Given task: The required output consists solely of the lines from the one containing "Keep writing the" down to the one containing "bpy.data.objects.remove(whole)", both included, each quoted exactly.

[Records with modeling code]
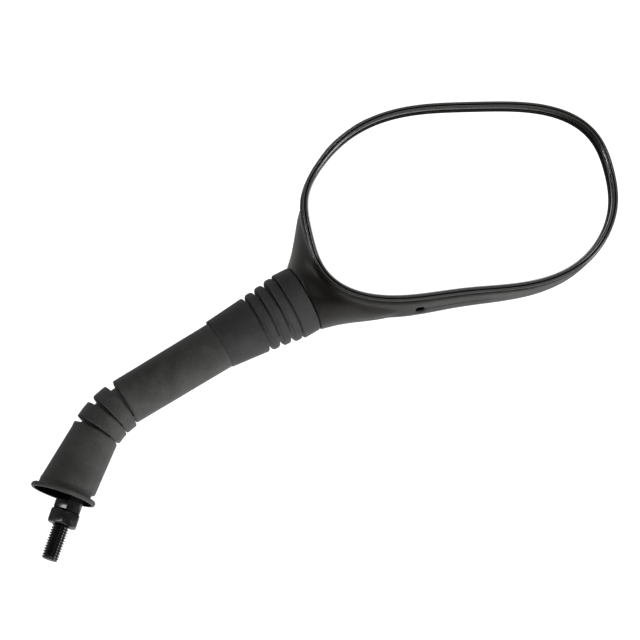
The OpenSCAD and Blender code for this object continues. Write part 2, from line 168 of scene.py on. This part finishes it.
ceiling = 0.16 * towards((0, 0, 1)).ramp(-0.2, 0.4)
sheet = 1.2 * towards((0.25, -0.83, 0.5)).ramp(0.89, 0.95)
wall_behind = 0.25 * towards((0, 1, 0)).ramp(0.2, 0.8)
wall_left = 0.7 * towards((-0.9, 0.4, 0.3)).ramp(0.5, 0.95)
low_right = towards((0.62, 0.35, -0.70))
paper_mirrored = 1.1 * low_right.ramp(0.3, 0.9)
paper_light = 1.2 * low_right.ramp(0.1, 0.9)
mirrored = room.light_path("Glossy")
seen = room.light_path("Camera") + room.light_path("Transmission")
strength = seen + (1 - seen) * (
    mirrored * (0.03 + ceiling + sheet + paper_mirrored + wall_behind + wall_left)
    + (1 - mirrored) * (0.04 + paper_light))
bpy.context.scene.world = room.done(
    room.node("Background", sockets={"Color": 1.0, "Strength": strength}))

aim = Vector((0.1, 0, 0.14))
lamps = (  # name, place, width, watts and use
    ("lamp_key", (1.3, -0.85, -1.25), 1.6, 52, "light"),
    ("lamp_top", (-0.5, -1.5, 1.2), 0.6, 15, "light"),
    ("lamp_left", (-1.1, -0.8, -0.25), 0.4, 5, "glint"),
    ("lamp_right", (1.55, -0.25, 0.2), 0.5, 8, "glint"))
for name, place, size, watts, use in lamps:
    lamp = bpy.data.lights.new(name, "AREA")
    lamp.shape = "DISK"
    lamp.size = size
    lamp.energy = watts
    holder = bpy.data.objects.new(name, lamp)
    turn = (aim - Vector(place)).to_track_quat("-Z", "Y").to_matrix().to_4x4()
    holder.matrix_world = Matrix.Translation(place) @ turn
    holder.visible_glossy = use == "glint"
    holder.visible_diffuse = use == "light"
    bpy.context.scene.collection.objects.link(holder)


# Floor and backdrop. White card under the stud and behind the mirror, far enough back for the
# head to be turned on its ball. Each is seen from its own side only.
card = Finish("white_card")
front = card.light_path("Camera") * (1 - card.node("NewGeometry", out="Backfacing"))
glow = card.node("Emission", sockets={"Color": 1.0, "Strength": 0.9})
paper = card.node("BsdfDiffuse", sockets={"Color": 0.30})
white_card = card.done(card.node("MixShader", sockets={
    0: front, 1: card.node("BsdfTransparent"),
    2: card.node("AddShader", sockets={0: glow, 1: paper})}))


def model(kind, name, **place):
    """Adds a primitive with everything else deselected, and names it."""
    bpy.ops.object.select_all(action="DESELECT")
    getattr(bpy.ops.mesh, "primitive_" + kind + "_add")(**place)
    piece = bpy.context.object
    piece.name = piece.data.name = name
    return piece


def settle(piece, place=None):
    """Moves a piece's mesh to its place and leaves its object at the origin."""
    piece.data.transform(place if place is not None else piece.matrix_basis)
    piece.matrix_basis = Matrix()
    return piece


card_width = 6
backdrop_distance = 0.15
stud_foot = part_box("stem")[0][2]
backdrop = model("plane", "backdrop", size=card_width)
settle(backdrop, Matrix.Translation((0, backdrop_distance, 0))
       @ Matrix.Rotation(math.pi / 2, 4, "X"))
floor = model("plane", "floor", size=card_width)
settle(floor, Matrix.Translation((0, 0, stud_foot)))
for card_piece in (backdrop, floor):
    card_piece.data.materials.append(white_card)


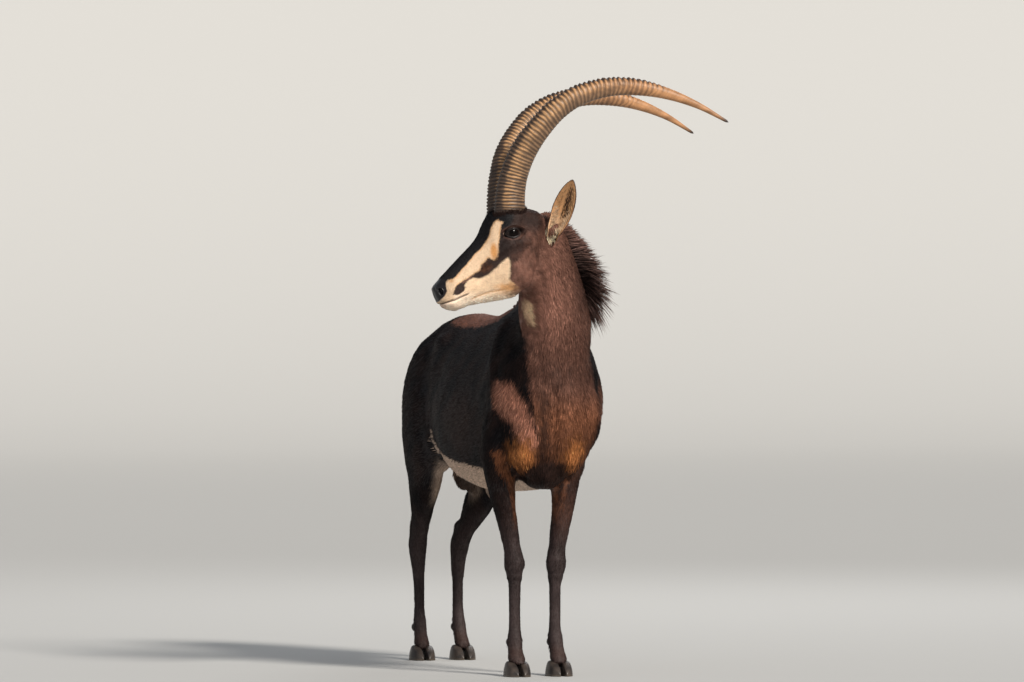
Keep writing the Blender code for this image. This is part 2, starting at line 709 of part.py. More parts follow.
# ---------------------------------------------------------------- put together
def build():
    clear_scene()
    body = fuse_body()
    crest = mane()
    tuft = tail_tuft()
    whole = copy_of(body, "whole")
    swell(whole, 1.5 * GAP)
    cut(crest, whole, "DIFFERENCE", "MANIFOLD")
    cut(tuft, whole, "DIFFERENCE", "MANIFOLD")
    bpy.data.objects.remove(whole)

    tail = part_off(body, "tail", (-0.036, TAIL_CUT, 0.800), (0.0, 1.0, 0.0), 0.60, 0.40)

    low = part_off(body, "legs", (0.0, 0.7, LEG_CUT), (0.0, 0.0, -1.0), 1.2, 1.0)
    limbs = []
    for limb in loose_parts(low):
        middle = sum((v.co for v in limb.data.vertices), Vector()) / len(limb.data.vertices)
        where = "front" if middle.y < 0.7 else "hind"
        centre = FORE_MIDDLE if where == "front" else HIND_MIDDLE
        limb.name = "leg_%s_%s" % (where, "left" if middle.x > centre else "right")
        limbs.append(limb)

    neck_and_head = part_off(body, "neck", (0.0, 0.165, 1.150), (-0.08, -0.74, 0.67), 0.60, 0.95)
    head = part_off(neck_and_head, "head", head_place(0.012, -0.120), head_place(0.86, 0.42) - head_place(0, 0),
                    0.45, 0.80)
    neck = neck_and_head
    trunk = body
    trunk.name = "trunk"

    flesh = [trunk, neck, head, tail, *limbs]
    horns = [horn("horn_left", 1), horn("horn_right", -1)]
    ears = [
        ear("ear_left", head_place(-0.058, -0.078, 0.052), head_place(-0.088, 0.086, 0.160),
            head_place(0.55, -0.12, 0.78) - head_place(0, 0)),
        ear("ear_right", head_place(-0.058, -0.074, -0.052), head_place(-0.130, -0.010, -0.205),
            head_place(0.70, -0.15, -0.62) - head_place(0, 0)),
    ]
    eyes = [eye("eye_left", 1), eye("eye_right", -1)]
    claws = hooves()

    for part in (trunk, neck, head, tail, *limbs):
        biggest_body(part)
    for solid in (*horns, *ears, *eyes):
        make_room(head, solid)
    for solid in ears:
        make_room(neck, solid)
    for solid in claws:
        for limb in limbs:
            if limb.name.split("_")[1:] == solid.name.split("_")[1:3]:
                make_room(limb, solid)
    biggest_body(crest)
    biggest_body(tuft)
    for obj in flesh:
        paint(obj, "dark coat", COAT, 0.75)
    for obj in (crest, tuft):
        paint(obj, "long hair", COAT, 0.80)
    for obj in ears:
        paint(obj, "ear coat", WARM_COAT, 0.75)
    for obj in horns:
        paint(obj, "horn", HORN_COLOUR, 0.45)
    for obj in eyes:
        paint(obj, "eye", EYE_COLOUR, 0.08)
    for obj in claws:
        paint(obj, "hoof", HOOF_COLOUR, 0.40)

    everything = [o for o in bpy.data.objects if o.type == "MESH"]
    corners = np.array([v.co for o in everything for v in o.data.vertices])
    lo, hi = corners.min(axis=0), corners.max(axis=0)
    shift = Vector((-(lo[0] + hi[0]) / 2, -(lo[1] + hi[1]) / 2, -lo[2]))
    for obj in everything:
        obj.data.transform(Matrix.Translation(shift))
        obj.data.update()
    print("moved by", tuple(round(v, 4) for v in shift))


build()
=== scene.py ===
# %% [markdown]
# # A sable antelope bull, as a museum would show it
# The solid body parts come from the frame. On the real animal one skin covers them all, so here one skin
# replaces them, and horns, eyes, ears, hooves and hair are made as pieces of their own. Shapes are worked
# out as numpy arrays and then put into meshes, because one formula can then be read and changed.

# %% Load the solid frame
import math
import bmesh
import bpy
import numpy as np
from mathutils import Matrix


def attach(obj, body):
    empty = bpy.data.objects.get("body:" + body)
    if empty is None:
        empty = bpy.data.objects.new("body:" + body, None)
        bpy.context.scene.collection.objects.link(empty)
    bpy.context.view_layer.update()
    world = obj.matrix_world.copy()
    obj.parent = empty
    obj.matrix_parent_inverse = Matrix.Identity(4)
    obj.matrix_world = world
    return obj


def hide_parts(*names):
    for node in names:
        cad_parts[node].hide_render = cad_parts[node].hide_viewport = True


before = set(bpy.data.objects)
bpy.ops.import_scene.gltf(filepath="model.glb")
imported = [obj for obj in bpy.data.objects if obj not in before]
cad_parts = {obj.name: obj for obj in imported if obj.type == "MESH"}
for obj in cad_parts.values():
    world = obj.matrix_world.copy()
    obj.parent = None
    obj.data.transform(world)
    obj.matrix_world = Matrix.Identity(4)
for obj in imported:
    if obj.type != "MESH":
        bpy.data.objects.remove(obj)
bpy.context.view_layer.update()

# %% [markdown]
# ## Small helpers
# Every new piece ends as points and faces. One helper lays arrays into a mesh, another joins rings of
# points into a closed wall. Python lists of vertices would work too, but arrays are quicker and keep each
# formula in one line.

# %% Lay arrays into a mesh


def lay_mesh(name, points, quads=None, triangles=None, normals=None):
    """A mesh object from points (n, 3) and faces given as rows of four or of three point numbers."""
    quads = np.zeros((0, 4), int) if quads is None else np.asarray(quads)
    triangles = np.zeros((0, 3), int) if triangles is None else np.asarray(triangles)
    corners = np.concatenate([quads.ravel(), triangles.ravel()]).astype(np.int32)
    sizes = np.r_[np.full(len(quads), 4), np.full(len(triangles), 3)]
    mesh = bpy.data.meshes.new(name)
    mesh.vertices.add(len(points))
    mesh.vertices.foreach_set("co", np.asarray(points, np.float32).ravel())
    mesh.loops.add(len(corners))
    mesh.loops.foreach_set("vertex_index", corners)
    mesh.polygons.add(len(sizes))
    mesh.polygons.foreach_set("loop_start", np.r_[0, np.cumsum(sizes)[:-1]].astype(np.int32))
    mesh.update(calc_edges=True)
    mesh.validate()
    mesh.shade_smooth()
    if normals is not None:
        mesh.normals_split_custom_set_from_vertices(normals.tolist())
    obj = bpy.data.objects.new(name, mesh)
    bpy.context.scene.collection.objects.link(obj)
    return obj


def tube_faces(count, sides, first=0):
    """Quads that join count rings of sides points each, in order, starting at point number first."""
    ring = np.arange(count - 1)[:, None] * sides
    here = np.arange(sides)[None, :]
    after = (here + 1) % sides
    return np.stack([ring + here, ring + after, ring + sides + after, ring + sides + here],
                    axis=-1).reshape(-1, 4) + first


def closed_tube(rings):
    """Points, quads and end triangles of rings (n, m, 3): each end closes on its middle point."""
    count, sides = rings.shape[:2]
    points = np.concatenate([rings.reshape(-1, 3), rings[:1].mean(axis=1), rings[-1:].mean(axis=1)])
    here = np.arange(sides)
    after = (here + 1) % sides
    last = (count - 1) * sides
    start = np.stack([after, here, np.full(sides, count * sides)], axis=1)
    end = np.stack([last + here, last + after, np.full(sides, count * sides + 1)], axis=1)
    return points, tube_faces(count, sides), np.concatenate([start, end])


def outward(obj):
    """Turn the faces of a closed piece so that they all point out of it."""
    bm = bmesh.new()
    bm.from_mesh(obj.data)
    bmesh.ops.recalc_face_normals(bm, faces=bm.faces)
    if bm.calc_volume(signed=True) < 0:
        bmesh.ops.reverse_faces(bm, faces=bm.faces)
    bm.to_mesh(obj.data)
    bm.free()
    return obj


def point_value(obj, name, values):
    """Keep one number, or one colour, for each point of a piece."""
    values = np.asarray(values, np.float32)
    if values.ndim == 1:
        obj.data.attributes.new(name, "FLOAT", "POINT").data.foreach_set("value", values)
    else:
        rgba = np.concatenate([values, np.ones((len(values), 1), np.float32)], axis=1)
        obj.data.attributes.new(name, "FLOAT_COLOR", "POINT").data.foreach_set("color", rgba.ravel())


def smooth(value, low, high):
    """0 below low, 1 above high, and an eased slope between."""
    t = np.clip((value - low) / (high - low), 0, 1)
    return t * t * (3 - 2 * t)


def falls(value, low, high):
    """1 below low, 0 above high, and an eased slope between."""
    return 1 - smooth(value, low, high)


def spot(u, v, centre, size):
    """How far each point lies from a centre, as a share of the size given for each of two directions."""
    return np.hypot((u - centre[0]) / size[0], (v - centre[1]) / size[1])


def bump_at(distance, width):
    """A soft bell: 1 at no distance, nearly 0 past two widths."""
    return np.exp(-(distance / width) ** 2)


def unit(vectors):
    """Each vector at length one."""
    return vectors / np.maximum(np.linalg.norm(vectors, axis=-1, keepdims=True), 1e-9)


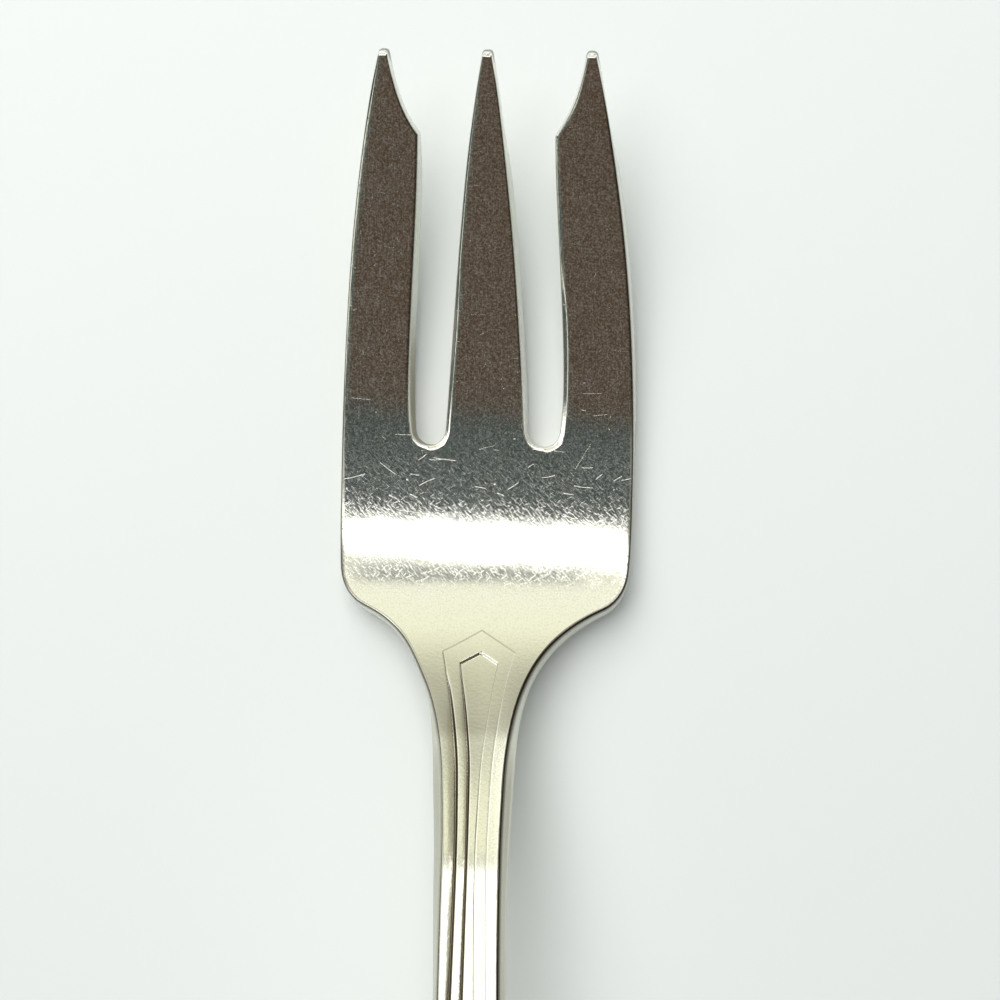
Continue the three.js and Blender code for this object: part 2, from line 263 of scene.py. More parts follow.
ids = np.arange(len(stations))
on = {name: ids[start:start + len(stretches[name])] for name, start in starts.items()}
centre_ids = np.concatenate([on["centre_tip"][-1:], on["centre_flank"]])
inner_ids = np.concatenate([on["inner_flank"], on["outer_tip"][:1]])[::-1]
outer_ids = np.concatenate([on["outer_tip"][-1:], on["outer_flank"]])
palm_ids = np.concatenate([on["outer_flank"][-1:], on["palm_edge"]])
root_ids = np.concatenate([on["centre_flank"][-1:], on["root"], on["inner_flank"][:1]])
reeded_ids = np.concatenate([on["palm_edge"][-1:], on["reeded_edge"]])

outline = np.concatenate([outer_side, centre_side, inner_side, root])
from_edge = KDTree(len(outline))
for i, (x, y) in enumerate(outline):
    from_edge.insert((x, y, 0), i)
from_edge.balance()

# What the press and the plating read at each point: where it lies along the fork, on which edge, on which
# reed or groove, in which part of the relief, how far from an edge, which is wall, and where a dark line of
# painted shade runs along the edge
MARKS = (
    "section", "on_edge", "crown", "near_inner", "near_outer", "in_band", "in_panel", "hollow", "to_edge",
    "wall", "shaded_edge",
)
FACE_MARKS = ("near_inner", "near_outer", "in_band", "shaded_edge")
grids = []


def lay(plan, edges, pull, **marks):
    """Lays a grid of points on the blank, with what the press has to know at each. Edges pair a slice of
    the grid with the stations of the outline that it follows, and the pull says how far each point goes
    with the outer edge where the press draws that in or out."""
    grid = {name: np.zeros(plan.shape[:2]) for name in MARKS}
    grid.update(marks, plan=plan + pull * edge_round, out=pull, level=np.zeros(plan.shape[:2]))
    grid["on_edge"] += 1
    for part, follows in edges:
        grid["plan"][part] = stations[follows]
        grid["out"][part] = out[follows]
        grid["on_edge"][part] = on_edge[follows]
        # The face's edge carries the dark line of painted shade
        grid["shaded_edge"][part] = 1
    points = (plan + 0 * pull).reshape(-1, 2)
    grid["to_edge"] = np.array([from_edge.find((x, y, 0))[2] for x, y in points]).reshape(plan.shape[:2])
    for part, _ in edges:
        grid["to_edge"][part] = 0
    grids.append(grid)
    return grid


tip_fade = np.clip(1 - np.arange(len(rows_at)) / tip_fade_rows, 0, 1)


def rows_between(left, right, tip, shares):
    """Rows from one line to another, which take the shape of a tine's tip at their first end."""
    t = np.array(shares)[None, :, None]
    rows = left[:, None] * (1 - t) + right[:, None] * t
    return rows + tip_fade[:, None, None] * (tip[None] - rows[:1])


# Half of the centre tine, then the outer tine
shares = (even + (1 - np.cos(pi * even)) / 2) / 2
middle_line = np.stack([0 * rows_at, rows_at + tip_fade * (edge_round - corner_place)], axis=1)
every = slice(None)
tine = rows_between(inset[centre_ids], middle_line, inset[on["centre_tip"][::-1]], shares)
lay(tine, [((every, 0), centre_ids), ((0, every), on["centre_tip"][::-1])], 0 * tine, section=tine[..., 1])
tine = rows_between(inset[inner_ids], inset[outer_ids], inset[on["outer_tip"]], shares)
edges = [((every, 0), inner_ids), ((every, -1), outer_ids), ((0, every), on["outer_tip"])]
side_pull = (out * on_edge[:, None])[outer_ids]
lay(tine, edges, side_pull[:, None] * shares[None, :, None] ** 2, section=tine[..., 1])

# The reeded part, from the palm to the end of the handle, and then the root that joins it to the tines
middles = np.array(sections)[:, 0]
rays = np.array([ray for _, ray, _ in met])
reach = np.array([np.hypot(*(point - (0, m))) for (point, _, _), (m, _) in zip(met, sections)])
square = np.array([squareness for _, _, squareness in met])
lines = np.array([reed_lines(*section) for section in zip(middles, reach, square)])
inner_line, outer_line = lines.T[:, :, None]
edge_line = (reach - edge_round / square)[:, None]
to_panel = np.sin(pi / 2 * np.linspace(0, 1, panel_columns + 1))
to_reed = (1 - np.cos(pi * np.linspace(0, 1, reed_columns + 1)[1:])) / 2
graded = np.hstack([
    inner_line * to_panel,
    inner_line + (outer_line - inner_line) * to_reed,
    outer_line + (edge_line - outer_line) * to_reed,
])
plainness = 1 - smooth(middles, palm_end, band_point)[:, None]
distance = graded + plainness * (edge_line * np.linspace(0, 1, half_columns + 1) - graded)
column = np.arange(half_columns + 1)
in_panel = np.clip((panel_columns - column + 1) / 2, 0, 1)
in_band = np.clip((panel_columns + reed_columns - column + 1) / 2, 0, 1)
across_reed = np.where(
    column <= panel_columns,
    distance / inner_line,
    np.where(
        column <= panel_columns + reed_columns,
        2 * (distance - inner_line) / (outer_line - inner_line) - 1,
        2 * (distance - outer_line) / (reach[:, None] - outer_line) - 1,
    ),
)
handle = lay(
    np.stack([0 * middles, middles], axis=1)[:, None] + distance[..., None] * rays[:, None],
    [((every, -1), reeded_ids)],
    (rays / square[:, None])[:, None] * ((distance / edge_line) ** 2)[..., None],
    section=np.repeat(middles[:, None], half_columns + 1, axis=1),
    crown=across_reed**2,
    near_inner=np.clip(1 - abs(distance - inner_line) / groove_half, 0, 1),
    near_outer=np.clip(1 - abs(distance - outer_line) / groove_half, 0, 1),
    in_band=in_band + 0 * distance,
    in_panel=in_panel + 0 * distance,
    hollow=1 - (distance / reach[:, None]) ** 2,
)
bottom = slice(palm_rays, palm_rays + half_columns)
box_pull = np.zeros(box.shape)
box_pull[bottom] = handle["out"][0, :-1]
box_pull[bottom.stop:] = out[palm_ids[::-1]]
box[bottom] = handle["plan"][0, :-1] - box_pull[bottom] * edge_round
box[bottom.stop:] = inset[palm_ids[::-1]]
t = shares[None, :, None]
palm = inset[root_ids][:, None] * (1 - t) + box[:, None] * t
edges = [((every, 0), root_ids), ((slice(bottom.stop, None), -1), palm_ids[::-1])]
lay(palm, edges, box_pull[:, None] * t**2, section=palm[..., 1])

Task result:
Keep writing the Blender code for this image. This is part 2, starting at line 709 of part.py. More parts follow.
# ---------------------------------------------------------------- put together
def build():
    clear_scene()
    body = fuse_body()
    crest = mane()
    tuft = tail_tuft()
    whole = copy_of(body, "whole")
    swell(whole, 1.5 * GAP)
    cut(crest, whole, "DIFFERENCE", "MANIFOLD")
    cut(tuft, whole, "DIFFERENCE", "MANIFOLD")
    bpy.data.objects.remove(whole)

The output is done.